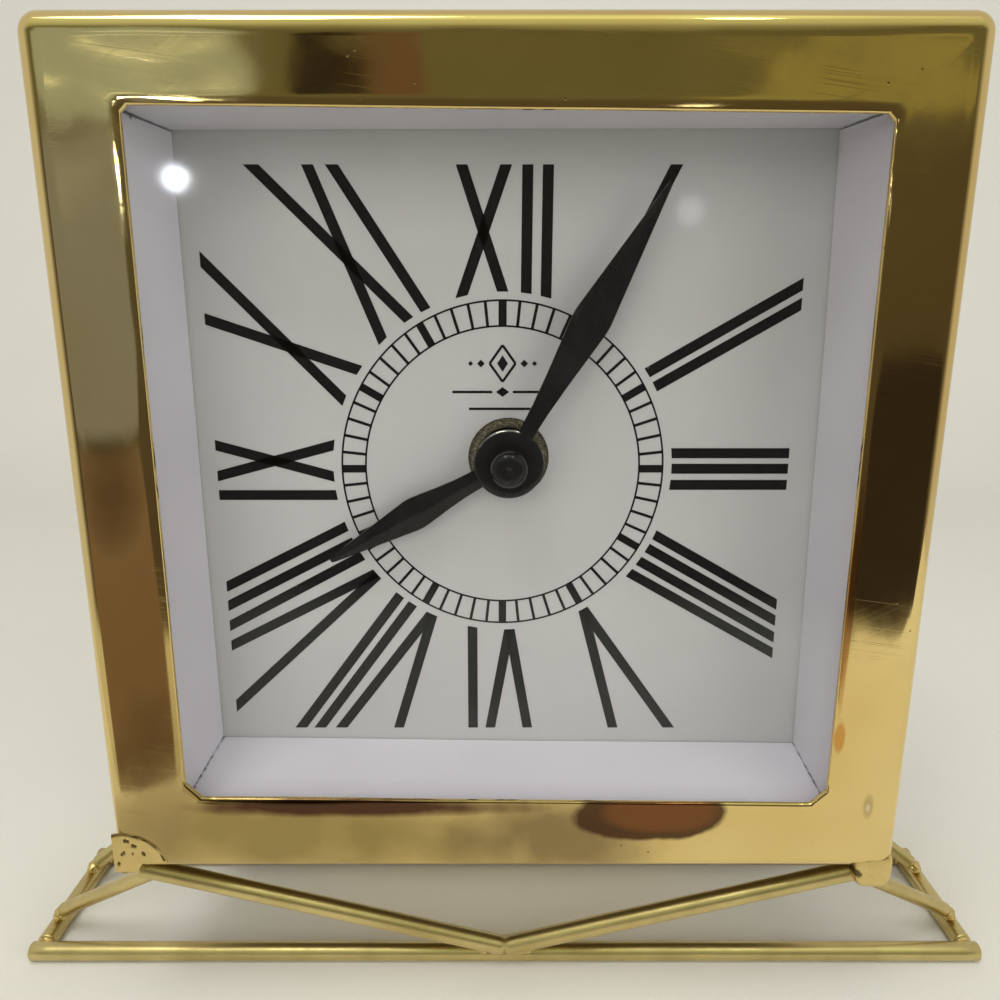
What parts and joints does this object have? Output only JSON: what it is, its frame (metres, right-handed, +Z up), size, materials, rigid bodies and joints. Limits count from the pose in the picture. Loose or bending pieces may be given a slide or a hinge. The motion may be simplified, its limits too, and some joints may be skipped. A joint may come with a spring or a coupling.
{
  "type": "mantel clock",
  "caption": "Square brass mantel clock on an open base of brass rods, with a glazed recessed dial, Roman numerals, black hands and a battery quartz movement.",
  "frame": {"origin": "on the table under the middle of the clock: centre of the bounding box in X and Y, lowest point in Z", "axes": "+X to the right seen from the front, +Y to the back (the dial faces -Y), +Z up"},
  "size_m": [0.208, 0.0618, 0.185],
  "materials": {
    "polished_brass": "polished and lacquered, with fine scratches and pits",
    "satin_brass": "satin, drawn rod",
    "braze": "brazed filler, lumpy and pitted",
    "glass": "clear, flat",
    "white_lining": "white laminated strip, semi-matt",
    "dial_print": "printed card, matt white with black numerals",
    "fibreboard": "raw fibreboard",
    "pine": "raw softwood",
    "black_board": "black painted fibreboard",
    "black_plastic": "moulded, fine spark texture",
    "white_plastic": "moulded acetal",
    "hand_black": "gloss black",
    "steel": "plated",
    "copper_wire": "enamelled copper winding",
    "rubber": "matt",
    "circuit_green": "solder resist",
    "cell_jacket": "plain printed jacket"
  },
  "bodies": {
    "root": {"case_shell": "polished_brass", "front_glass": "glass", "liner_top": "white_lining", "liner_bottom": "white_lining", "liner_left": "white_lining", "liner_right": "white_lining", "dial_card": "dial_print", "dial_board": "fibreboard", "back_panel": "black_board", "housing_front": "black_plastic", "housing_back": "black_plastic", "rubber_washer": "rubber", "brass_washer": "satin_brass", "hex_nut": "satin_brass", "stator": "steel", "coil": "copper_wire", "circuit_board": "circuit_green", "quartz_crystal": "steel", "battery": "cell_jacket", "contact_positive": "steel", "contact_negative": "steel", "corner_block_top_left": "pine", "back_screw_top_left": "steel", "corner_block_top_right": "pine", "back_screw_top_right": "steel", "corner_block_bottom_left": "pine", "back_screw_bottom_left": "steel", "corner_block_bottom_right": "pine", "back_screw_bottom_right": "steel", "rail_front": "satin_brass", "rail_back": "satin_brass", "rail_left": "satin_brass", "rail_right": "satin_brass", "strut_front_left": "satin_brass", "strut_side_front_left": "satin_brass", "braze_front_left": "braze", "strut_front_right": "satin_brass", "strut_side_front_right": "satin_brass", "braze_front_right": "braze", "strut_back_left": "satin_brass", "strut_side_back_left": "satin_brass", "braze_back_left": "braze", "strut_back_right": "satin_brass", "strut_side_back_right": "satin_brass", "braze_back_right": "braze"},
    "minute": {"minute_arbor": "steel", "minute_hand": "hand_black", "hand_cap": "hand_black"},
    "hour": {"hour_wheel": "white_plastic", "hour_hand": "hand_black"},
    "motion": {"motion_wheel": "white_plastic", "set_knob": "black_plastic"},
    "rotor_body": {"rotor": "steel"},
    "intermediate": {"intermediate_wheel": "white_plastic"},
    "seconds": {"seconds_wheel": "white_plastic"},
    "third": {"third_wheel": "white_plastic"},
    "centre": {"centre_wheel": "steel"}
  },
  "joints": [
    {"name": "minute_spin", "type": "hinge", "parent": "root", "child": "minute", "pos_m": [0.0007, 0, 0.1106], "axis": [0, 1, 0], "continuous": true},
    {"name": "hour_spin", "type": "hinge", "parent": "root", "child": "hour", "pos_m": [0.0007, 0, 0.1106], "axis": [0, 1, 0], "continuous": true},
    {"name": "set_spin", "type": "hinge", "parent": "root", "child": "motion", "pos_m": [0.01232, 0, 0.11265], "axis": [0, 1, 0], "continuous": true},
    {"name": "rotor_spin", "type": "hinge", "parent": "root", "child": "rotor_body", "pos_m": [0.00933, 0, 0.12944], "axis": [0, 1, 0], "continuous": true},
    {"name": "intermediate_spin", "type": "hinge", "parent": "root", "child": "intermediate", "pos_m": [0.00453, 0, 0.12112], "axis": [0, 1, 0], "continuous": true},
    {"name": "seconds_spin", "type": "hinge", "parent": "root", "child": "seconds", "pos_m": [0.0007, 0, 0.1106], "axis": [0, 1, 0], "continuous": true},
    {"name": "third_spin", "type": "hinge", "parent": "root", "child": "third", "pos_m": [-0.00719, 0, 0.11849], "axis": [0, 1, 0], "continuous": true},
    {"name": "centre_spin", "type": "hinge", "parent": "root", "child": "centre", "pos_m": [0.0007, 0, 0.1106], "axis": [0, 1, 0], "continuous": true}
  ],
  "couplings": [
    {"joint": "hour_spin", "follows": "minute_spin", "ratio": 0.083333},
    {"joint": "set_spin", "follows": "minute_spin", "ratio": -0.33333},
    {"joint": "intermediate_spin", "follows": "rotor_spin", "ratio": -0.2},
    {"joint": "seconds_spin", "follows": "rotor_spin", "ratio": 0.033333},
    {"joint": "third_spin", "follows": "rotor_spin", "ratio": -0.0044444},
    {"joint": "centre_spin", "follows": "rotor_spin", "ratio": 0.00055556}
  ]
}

***

Short task:
Write the data out again in full and exactly.

Exercise solution:
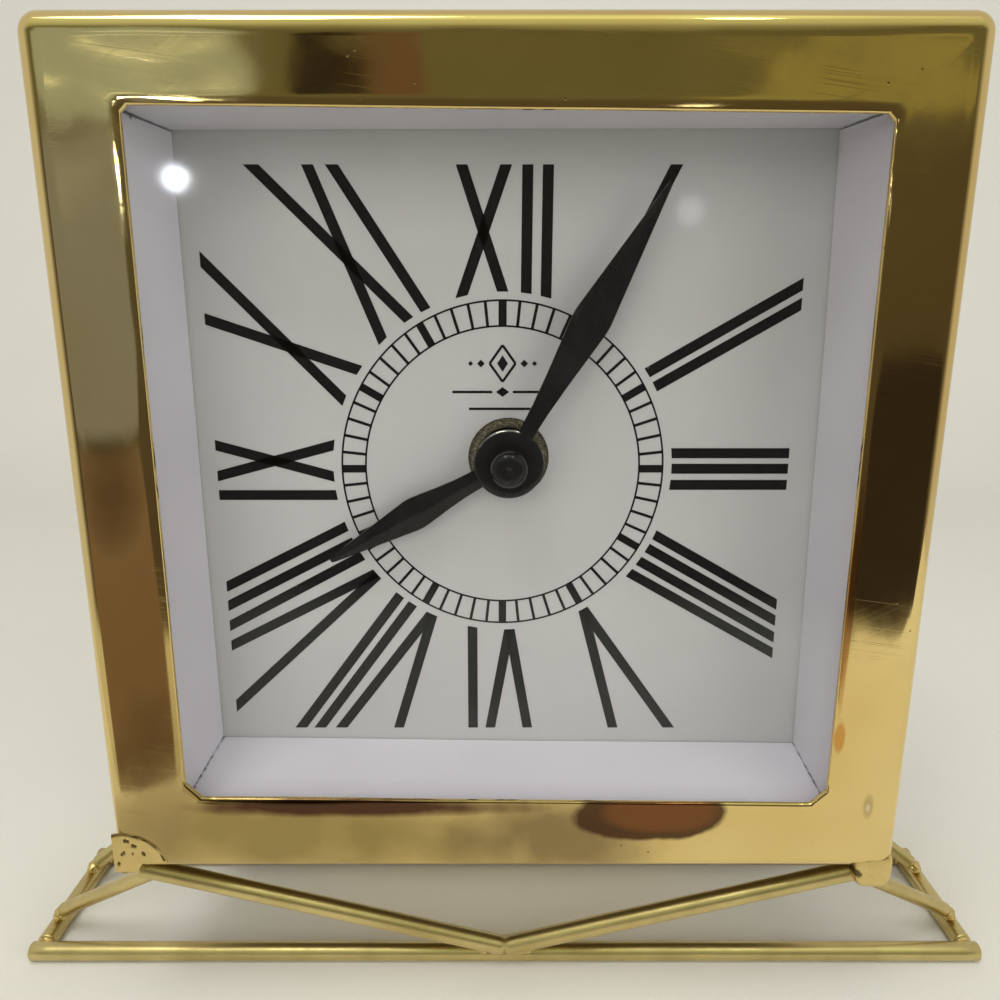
What parts and joints does this object have? Output only JSON: what it is, its frame (metres, right-handed, +Z up), size, materials, rigid bodies and joints. Limits count from the pose in the picture. Loose or bending pieces may be given a slide or a hinge. The motion may be simplified, its limits too, and some joints may be skipped. A joint may come with a spring or a coupling.
{
  "type": "mantel clock",
  "caption": "Square brass mantel clock on an open base of brass rods, with a glazed recessed dial, Roman numerals, black hands and a battery quartz movement.",
  "frame": {"origin": "on the table under the middle of the clock: centre of the bounding box in X and Y, lowest point in Z", "axes": "+X to the right seen from the front, +Y to the back (the dial faces -Y), +Z up"},
  "size_m": [0.208, 0.0618, 0.185],
  "materials": {
    "polished_brass": "polished and lacquered, with fine scratches and pits",
    "satin_brass": "satin, drawn rod",
    "braze": "brazed filler, lumpy and pitted",
    "glass": "clear, flat",
    "white_lining": "white laminated strip, semi-matt",
    "dial_print": "printed card, matt white with black numerals",
    "fibreboard": "raw fibreboard",
    "pine": "raw softwood",
    "black_board": "black painted fibreboard",
    "black_plastic": "moulded, fine spark texture",
    "white_plastic": "moulded acetal",
    "hand_black": "gloss black",
    "steel": "plated",
    "copper_wire": "enamelled copper winding",
    "rubber": "matt",
    "circuit_green": "solder resist",
    "cell_jacket": "plain printed jacket"
  },
  "bodies": {
    "root": {"case_shell": "polished_brass", "front_glass": "glass", "liner_top": "white_lining", "liner_bottom": "white_lining", "liner_left": "white_lining", "liner_right": "white_lining", "dial_card": "dial_print", "dial_board": "fibreboard", "back_panel": "black_board", "housing_front": "black_plastic", "housing_back": "black_plastic", "rubber_washer": "rubber", "brass_washer": "satin_brass", "hex_nut": "satin_brass", "stator": "steel", "coil": "copper_wire", "circuit_board": "circuit_green", "quartz_crystal": "steel", "battery": "cell_jacket", "contact_positive": "steel", "contact_negative": "steel", "corner_block_top_left": "pine", "back_screw_top_left": "steel", "corner_block_top_right": "pine", "back_screw_top_right": "steel", "corner_block_bottom_left": "pine", "back_screw_bottom_left": "steel", "corner_block_bottom_right": "pine", "back_screw_bottom_right": "steel", "rail_front": "satin_brass", "rail_back": "satin_brass", "rail_left": "satin_brass", "rail_right": "satin_brass", "strut_front_left": "satin_brass", "strut_side_front_left": "satin_brass", "braze_front_left": "braze", "strut_front_right": "satin_brass", "strut_side_front_right": "satin_brass", "braze_front_right": "braze", "strut_back_left": "satin_brass", "strut_side_back_left": "satin_brass", "braze_back_left": "braze", "strut_back_right": "satin_brass", "strut_side_back_right": "satin_brass", "braze_back_right": "braze"},
    "minute": {"minute_arbor": "steel", "minute_hand": "hand_black", "hand_cap": "hand_black"},
    "hour": {"hour_wheel": "white_plastic", "hour_hand": "hand_black"},
    "motion": {"motion_wheel": "white_plastic", "set_knob": "black_plastic"},
    "rotor_body": {"rotor": "steel"},
    "intermediate": {"intermediate_wheel": "white_plastic"},
    "seconds": {"seconds_wheel": "white_plastic"},
    "third": {"third_wheel": "white_plastic"},
    "centre": {"centre_wheel": "steel"}
  },
  "joints": [
    {"name": "minute_spin", "type": "hinge", "parent": "root", "child": "minute", "pos_m": [0.0007, 0, 0.1106], "axis": [0, 1, 0], "continuous": true},
    {"name": "hour_spin", "type": "hinge", "parent": "root", "child": "hour", "pos_m": [0.0007, 0, 0.1106], "axis": [0, 1, 0], "continuous": true},
    {"name": "set_spin", "type": "hinge", "parent": "root", "child": "motion", "pos_m": [0.01232, 0, 0.11265], "axis": [0, 1, 0], "continuous": true},
    {"name": "rotor_spin", "type": "hinge", "parent": "root", "child": "rotor_body", "pos_m": [0.00933, 0, 0.12944], "axis": [0, 1, 0], "continuous": true},
    {"name": "intermediate_spin", "type": "hinge", "parent": "root", "child": "intermediate", "pos_m": [0.00453, 0, 0.12112], "axis": [0, 1, 0], "continuous": true},
    {"name": "seconds_spin", "type": "hinge", "parent": "root", "child": "seconds", "pos_m": [0.0007, 0, 0.1106], "axis": [0, 1, 0], "continuous": true},
    {"name": "third_spin", "type": "hinge", "parent": "root", "child": "third", "pos_m": [-0.00719, 0, 0.11849], "axis": [0, 1, 0], "continuous": true},
    {"name": "centre_spin", "type": "hinge", "parent": "root", "child": "centre", "pos_m": [0.0007, 0, 0.1106], "axis": [0, 1, 0], "continuous": true}
  ],
  "couplings": [
    {"joint": "hour_spin", "follows": "minute_spin", "ratio": 0.083333},
    {"joint": "set_spin", "follows": "minute_spin", "ratio": -0.33333},
    {"joint": "intermediate_spin", "follows": "rotor_spin", "ratio": -0.2},
    {"joint": "seconds_spin", "follows": "rotor_spin", "ratio": 0.033333},
    {"joint": "third_spin", "follows": "rotor_spin", "ratio": -0.0044444},
    {"joint": "centre_spin", "follows": "rotor_spin", "ratio": 0.00055556}
  ]
}